Woman gravedigger in Kerala struggles to meet both ends

Woman gravedigger in Kerala struggles to meet both ends

 Grave-digging is considered to be a profession even the bravest man would think twice before choosing.A 54-year-old woman, however, has been digging graves in a cemetery close to a Catholic church near Kochi in Kerala for the last several decades.

The woman Baby has not only dug hundreds of graves, but also helped bereaved parishioners in laying to rest their dear departed in the pits and, after some time, removing bones from them to make way for others to find their final resting place.

Perhaps the only woman grave digger in the country, Baby has been engaged in the job at the 500-year-old church at Pallippuram for the last 37 years.

Beginning her career at 17, when most women dream of a comfortable family life, she has so far dug around 15,000 graves. Though it is one of the least opted jobs anywhere in the world, Baby considers it a social service, and a humble way of serving God, instead of merely as a means to earn a living.

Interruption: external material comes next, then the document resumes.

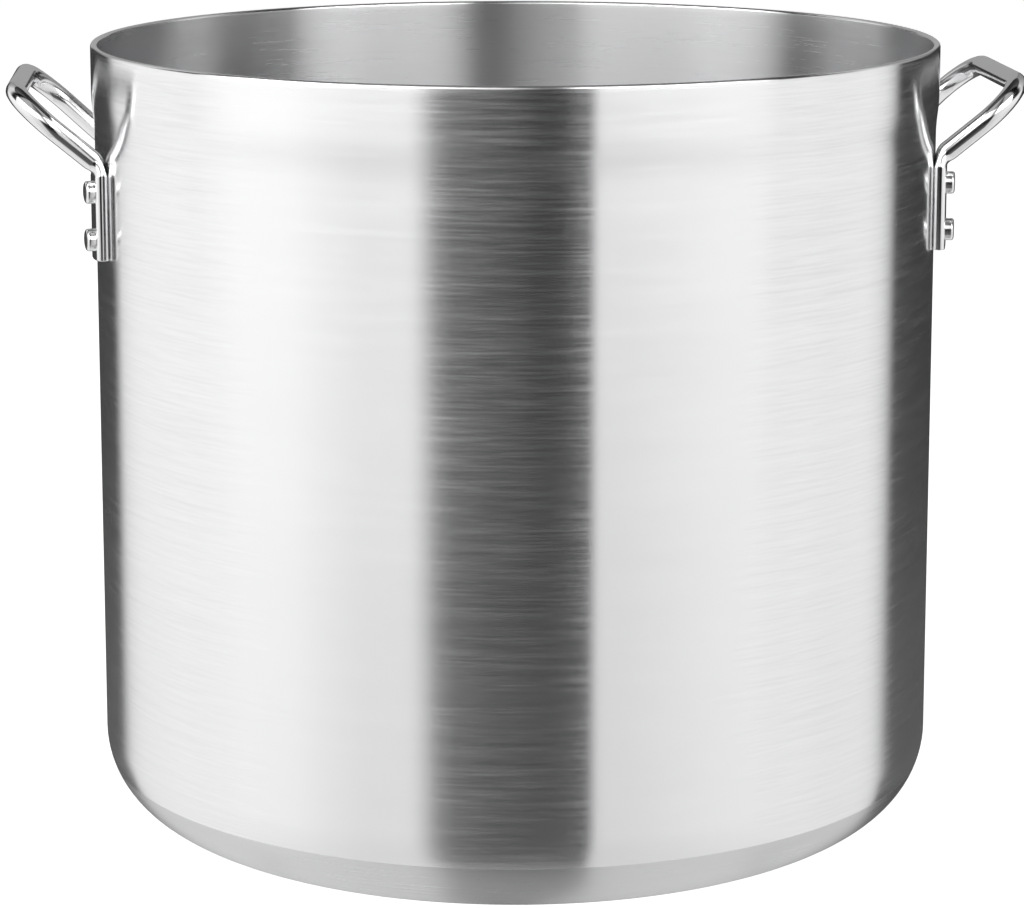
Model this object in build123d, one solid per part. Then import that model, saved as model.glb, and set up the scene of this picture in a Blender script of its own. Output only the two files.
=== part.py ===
from build123d import *
import math
import os

# Millimetres, +Z up, origin in the middle of the underside, handles on -X and +X.

# pot
pot_height = 402.0
outer_radius = 216.0
wall = 2.2
base_thickness = 4.0
base_corner_radius = 44.0
inner_corner_radius = 41.0

# thicker band round the rim
band_step = 1.4
band_height = 29.0
band_transition = 12.0
band_blend_radius = 60.0
rim_edge_radius = 1.5

# handles: a bar with both ends flattened into feet
foot_offset_y = 54.0
grip_offset_y = 66.0
foot_bottom_z = 298.5
bend_z = 345.5
slant_angle = 41.5
slant_length = 54.5
bend_radius = 11.0
grip_corner_radius = 23.0
bar_radius = 5.25
foot_half_thickness = 3.1
foot_half_width = 8.0
foot_bite = 0.2
foot_edge_radius = 0.9
section_points = 24

# how square a section of the bar is: 2 is an ellipse, higher is closer to a slab
foot_squareness = 5
swell_squareness = 3
bar_squareness = 2

# rivets
rivet_radius = 2.2
rivet_head_radius = 5.7
rivet_head_height = 4.2
rivet_head_edge = 1.4
rivet_inner_radius = 6.5
rivet_inner_height = 1.9
rivet_first = 10.0
rivet_spacing = 24.0
seat_overlap = 0.6

inner_radius = outer_radius - wall
band_radius = outer_radius + band_step
foot_centre_radius = outer_radius + foot_half_thickness - foot_bite
foot_angle = math.degrees(math.asin(foot_offset_y / foot_centre_radius))
foot_face_radius = foot_centre_radius + foot_half_thickness


def make_pot():
    """One spun shell: flat base, rounded corner, thin wall, thicker band at the rim."""
    band_bottom = pot_height - band_height
    wall_top = band_bottom - band_transition
    outline = Polyline(
        (0, 0),
        (outer_radius, 0),
        (outer_radius, wall_top),
        (band_radius, band_bottom),
        (band_radius, pot_height),
        (inner_radius, pot_height),
        (inner_radius, base_thickness),
        (0, base_thickness),
        close=True,
    )
    profile = make_face(outline)
    rounding = [
        (outer_radius, 0, base_corner_radius),
        (outer_radius, wall_top, band_blend_radius),
        (band_radius, band_bottom, band_blend_radius),
        (band_radius, pot_height, rim_edge_radius),
        (inner_radius, pot_height, rim_edge_radius),
        (inner_radius, base_thickness, inner_corner_radius),
    ]
    for x, y, radius in rounding:
        corner = profile.vertices().sort_by_distance((x, y, 0))[0]
        profile = fillet(corner, radius)
    return revolve(Plane.XZ * profile, Axis.Z)


def section(centre, outward, along, half_thickness, half_width, squareness):
    """A closed rounded section, square to the direction along."""
    power = 2 / squareness
    points = []
    for step in range(section_points):
        turn = 2 * math.pi * step / section_points
        across = math.copysign(abs(math.cos(turn)) ** power, math.cos(turn))
        sideways = math.copysign(abs(math.sin(turn)) ** power, math.sin(turn))
        points.append((half_thickness * across, half_width * sideways))
    plane = Plane(origin=centre, x_dir=outward, z_dir=along)
    return plane * make_face(Spline(*points, periodic=True))


def leg_points():
    """Points of the bar's centre line on the +Y leg: foot bottom, bend, grip corner."""
    angle = math.radians(foot_angle)
    foot_x = foot_centre_radius * math.cos(angle)
    slant = math.radians(slant_angle)
    grip_x = foot_x + slant_length * math.cos(slant)
    grip_z = bend_z + slant_length * math.sin(slant)
    bottom = Vector(foot_x, foot_offset_y, foot_bottom_z)
    bend = Vector(foot_x, foot_offset_y, bend_z)
    corner = Vector(grip_x, grip_offset_y, grip_z)
    return bottom, bend, corner


def square_to(direction, along):
    """The part of a direction that is square to another one."""
    return (direction - along * direction.dot(along)).normalized()


def make_leg():
    """The flattened foot, the bend where it swells into the bar, and the bar's first section."""
    bottom, bend, corner = leg_points()
    upward = Vector(0, 0, 1)
    outward = Vector(1, 0, 0).rotate(Axis.Z, foot_angle)
    slanted = (corner - bend).normalized()
    turn = math.radians(upward.get_angle(slanted))
    run = bend_radius * math.tan(turn / 2)
    bend_start = bend - upward * run
    bend_end = bend + slanted * run
    middle_along = (upward + slanted).normalized()
    away = (slanted - upward).normalized()
    middle = bend + away * bend_radius * (1 / math.cos(turn / 2) - 1)

    half_swell = (foot_half_thickness + bar_radius) / 2
    half_narrow = (foot_half_width + bar_radius) / 2
    foot_size = (foot_half_thickness, foot_half_width, foot_squareness)
    foot = extrude(
        section(bottom, outward, upward, *foot_size),
        amount=(bend_start - bottom).length,
        dir=upward,
    )
    end = foot.faces().sort_by(Axis.Z)[0]
    foot = fillet(end.edges(), foot_edge_radius)
    side = square_to(Vector(1, 0, 0), slanted)
    middle_side = square_to(outward, middle_along)
    foot_section = section(bend_start, outward, upward, *foot_size)
    middle_size = (half_swell, half_narrow, swell_squareness)
    middle_section = section(middle, middle_side, middle_along, *middle_size)
    bar_section = section(bend_end, side, slanted, bar_radius, bar_radius, bar_squareness)
    swell = loft([foot_section, middle_section, bar_section])
    return foot + swell, bar_section, bend_end, corner


def make_handle(pot):
    """The handle on the +X side, trimmed to the pot's wall, before its rivet holes."""
    leg, bar_section, bend_end, corner = make_leg()
    far_corner = Vector(corner.X, -corner.Y, corner.Z)
    far_end = Vector(bend_end.X, -bend_end.Y, bend_end.Z)
    centre_line = FilletPolyline(bend_end, corner, far_corner, far_end, radius=grip_corner_radius)
    bar = sweep(bar_section, path=centre_line)
    handle = leg + bar + mirror(leg, Plane.XZ)
    return handle - pot


def rivet_place(angle, height):
    """Places a shape built along +X on the radius at this angle and height."""
    return Pos(0, 0, height) * Rot(0, 0, angle)


def make_shank():
    """The rivet's straight middle, which is also the tool that makes its holes."""
    start = inner_radius - seat_overlap
    length = foot_face_radius + seat_overlap - start
    return Pos(start, 0, 0) * Rot(0, 90, 0) * Cylinder(
        rivet_radius,
        length,
        align=(Align.CENTER, Align.CENTER, Align.MIN),
    )


def make_outer_head():
    """A round head with a soft edge, started inside the foot and trimmed to its face later."""
    seat = foot_face_radius - seat_overlap
    head = Cylinder(
        rivet_head_radius,
        rivet_head_height + seat_overlap,
        align=(Align.CENTER, Align.CENTER, Align.MIN),
    )
    head = fillet(head.faces().sort_by(Axis.Z)[-1].edges(), rivet_head_edge)
    return Pos(seat, 0, 0) * Rot(0, 90, 0) * head


def make_inner_head():
    """A low domed head inside the pot, trimmed to the curve of the inner wall."""
    rise = rivet_inner_height
    dome_radius = (rivet_inner_radius**2 + rise**2) / (2 * rise)
    dome = Pos(inner_radius - rise + dome_radius, 0, 0) * Sphere(dome_radius)
    inside = Cylinder(inner_radius, 4 * rivet_inner_radius)
    return dome & inside


pot_body = make_pot()
right_handle = make_handle(pot_body)
shank = make_shank()
outer_head = make_outer_head()
inner_head = make_inner_head()

sides = [("left", 180.0), ("right", 0.0)]
legs = [("front", -1), ("back", 1)]
lower_rivet_z = foot_bottom_z + rivet_first
levels = [("lower", lower_rivet_z), ("upper", lower_rivet_z + rivet_spacing)]

pieces = {}
for side_name, side_angle in sides:
    whole_handle = Rot(0, 0, side_angle) * right_handle
    handle = whole_handle
    for leg_name, leg_side in legs:
        across = leg_side if side_name == "right" else -leg_side
        angle = side_angle + across * foot_angle
        for level_name, height in levels:
            place = rivet_place(angle, height)
            placed_shank = place * shank
            placed_head = place * outer_head - whole_handle
            rivet = placed_head + placed_shank + place * inner_head
            pieces[f"rivet_{side_name}_{leg_name}_{level_name}"] = rivet
            handle = handle - placed_shank
            pot_body = pot_body - placed_shank
    pieces[f"{side_name}_handle"] = handle
pieces["pot_body"] = pot_body

os.makedirs("parts", exist_ok=True)
for name, piece in pieces.items():
    solid = piece.solids()[0]
    solid.label = name
    export_step(solid, f"parts/{name}.step")
    print(name, len(piece.solids()), round(solid.volume, 1))
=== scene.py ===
import math
import bmesh
import bpy
from mathutils import Matrix, Vector


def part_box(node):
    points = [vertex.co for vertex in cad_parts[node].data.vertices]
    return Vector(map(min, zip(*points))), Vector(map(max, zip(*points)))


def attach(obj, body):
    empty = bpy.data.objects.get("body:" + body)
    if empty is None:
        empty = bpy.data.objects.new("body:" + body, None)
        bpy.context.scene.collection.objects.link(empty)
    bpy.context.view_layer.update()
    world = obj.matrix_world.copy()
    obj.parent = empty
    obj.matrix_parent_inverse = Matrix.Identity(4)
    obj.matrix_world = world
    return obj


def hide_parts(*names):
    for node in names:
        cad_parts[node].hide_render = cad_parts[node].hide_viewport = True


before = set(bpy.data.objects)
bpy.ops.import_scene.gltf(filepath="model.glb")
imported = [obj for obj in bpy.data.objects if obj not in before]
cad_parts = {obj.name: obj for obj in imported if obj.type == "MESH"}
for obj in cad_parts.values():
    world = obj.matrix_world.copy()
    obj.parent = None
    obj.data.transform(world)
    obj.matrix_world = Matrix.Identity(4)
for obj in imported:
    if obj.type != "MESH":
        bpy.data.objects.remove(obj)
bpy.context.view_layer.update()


def nothingSelected():
    if bpy.context.object and bpy.context.object.mode == "EDIT":
        bpy.ops.object.mode_set(mode="OBJECT")
    bpy.ops.object.select_all(action="DESELECT")


def named(name):
    piece = bpy.context.object
    piece.name = name
    piece.data.name = name
    return piece


def editPiece(piece, selectBy="FACE"):
    nothingSelected()
    bpy.context.view_layer.objects.active = piece
    piece.select_set(True)
    bpy.ops.object.mode_set(mode="EDIT")
    bpy.ops.mesh.select_mode(type=selectBy)
    bpy.ops.mesh.select_all(action="DESELECT")


def pick(piece, kind, wanted):
    # selects the faces, edges or verts that the test wants, and says how many
    bpy.ops.mesh.select_all(action="DESELECT")
    mesh = bmesh.from_edit_mesh(piece.data)
    chosen = [part for part in getattr(mesh, kind) if wanted(part)]
    for part in chosen:
        part.select_set(True)
    mesh.select_flush_mode()
    bmesh.update_edit_mesh(piece.data)
    return len(chosen)


def pickLoop(piece, height, radius, slack=2e-5):
    # the ring of edges at one height and radius round the Z axis
    def onLoop(edge):
        return all(
            abs(v.co.z - height) < slack and abs(math.hypot(v.co.x, v.co.y) - radius) < slack
            for v in edge.verts
        )
    bpy.ops.mesh.select_mode(type="EDGE")
    return pick(piece, "edges", onLoop)


def finishPiece(piece, finish, smoothAngle=35):
    # closes the piece: clean mesh, outward faces, place in the mesh, finish and ride
    editPiece(piece, "VERT")
    bpy.ops.mesh.select_all(action="SELECT")
    bpy.ops.mesh.remove_doubles(threshold=1e-6)
    bpy.ops.mesh.normals_make_consistent(inside=False)
    bpy.ops.object.mode_set(mode="OBJECT")
    bpy.ops.object.transform_apply(location=True, rotation=True, scale=True)
    bpy.ops.object.shade_smooth_by_angle(angle=math.radians(smoothAngle))
    piece.data.materials.clear()
    piece.data.materials.append(finish)
    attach(piece, "root")


class Wire:
    # one socket in a material, so that shader maths reads as plain sums
    def __init__(self, sheet, socket):
        self.sheet = sheet
        self.socket = socket

    def maths(self, operation, *values):
        sockets = {number: value for number, value in enumerate((self, *values))}
        return self.sheet.add("ShaderNodeMath", {"operation": operation}, sockets)

    def __add__(self, other):
        return self.maths("ADD", other)

    __radd__ = __add__

    def __mul__(self, other):
        return self.maths("MULTIPLY", other)

    __rmul__ = __mul__

    def __sub__(self, other):
        return self.maths("SUBTRACT", other)

    def __rsub__(self, other):
        return (self * -1) + other

    def __truediv__(self, other):
        return self.maths("DIVIDE", other)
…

On how she happened to enter a path which even men hesitate to tread, Baby said she inherited the job through a maternal uncle and her mother.

"My uncle was a grave digger at this cemetery. My mother Kunjamma had to do the same job to bring up me and my sister after my father died. I used to accompany her to the cemetery to help her and I dug the first grave when I was 17," Baby told PTI.
Just like any other teenager, Baby said she was scared when she first entered a graveyard.

"It was around 37 years ago that I first stepped into the cemetery. I had a quick glance when my mother opened a grave," she said.

"I was shocked to see a half decayed body and taken aback by the stench that came out of the pit. The body there was not fully decomposed and dissolved into the earth," Baby said.

"Scattered bones, tattered clothes and snakes and crawlers added to the macabre effect of the setting, as often seen in horror movies. I felt sick and ran back home without telling my mother," she recalled.

But, it was her first and last escape from the reality of the graveyard, with which her life has now been bound. When her mother grew old and fell ill, Baby shouldered the responsibility all by herself.

Baby digs three to four graves in a month and around 50 in a year. She is the one who decides where to lay to rest the mortal remains of the parish members, whether rich or poor.

In her career, she has seen different faces of death."I have dug graves for people who died of accidents, burns, suicides, homicides, diseases and natural causes. Angel-like children and age-old people were among those for whom I have prepared the final resting ground. Now, death has ceased to have its power to shock me," she said.
Baby got Rs 7.50 for digging the first grave. Now, she gets Rs 500 per pit.

"It is folk wisdom that all that a human being finally has is six feet of land. But it is a fact these days that it is difficult to have even this six feet of land in a cemetery all by oneself," she said.

"After some months of burial, the bones will be removed and another dead will be buried in the same pit," she said on a philosophical note.